Using the varied parametric analysis in Saber@Sketch, it is possible to perform series of simulations for changing the value of one chosen parameter in the whole simulation circuit. The range and the changing step can be set in the software as “by step”, linear, or logarithmic. In order to find the optimal value of the snubber capacitor parallel connected to transistors, the model from Saber@Sketch library was modified. The value of capacitance was set using an external control signal source for both capacitors as it is shown in Figure 13. Using the control source value as a parameter allows performing parametric analysis with changed capacitance value in both capacitors simultaneously. The simulation series were performed varying the snubber capacitors in the range from 10 pF to 10 nF.

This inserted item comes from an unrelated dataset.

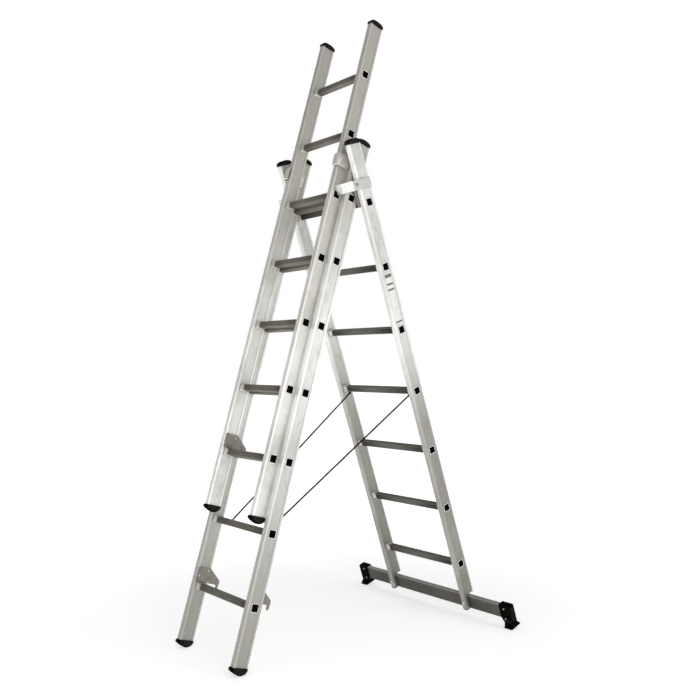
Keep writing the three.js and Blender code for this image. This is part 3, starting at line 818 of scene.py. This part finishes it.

After extracting data from the result of the simulation series, the maximum value of voltage across the transistor $T_1$ can be presented in the function of the snubber capacitance as in Figure 14. The results are similar as presented in [10], where the analytical formula was used.

8. Conclusions

The accurate forecasting of EMI generation and propagation allows ensuring the required levels of interference in the early design stage. The use of fast semiconductor switches, such as wide gap transistors, requires increased modeling accuracy and verification of parameters provided by the manufacturer. Models of all—both basic and parasitic—components should reflect their behavior in the entire required frequency range. In this paper, the modeling methodology is described and used on the example of DC-DC buck converter. The comparison of the obtained simulation results with waveform and spectra from measurement confirms the correctness of the method. Moreover, the model is used to extract the chosen parasitic parameter of the PCB and determine the optimal snubber capacitance value.